Sangaku problems from Contours magazine 2014-15 Edition

Problem 1

Show that \(4T=9t\).

Problem 2

Show that \(3B=8b\).

## Solutions

### Problem 1

Show that \(4T=9t\).

Let the square have length \(\ell\). Consider the three right triangles in the picture.

The blue triangle has sides \(\frac\ell2\), \(T\) and hypotenuse \(\ell -T\), hence Pythagoras says that \[ \frac{\ell^2}{4} + T^2 = (\ell - T)^2 \implies T = \frac{3\ell}8~. \]

The red and green triangles have common height \(h\). The other side of the red triangle is \(\ell - t\) and the hypotenuse is \(\ell + t\), hence Pythagoras says that \[ h^2 = (\ell +t)^2 - (\ell -t)^2 = 4 \ell t~. \]

On the other hand, the other side of the green triangle is \(t\) and its hypotenuse is \(\ell -t\), and thus Pythagoras says that \[ h^2 = (\ell-t)^2 - t^2 = \ell(\ell - 2 t)~. \] Equating the heights, we have \[ 4 \ell t = \ell (\ell - 2 t) \implies t = \frac\ell6~. \]

### Problem 2

Show that \(3B=8b\).

Let the square have length \(\ell\). Then consider the two right triangles in the picture.

The blue triangle has sides \(\frac\ell2\) and \(\frac\ell2 + B\) and hypotenuse \(\ell - B\).

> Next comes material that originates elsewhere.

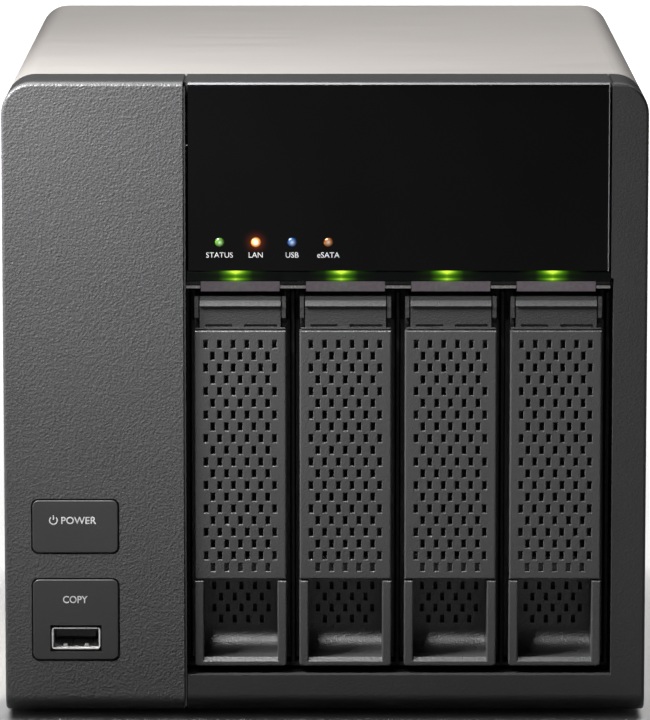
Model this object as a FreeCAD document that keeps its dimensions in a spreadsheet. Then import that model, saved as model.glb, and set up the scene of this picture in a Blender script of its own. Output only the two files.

Pythagoras says that \[ \frac{\ell^2}{4} + \left(\frac\ell2 + B\right)^2 = (\ell - B)^2 \implies B = \frac\ell6~. \] The red triangle has sides \(\frac\ell2\) and \(\ell-b\) and hypotenuse \(\ell +b\), whence Pythagoras says that \[ \frac{\ell^2}{4} + \left(\ell - b\right)^2 = (\ell + b)^2 \implies b = \frac\ell{16}~. \]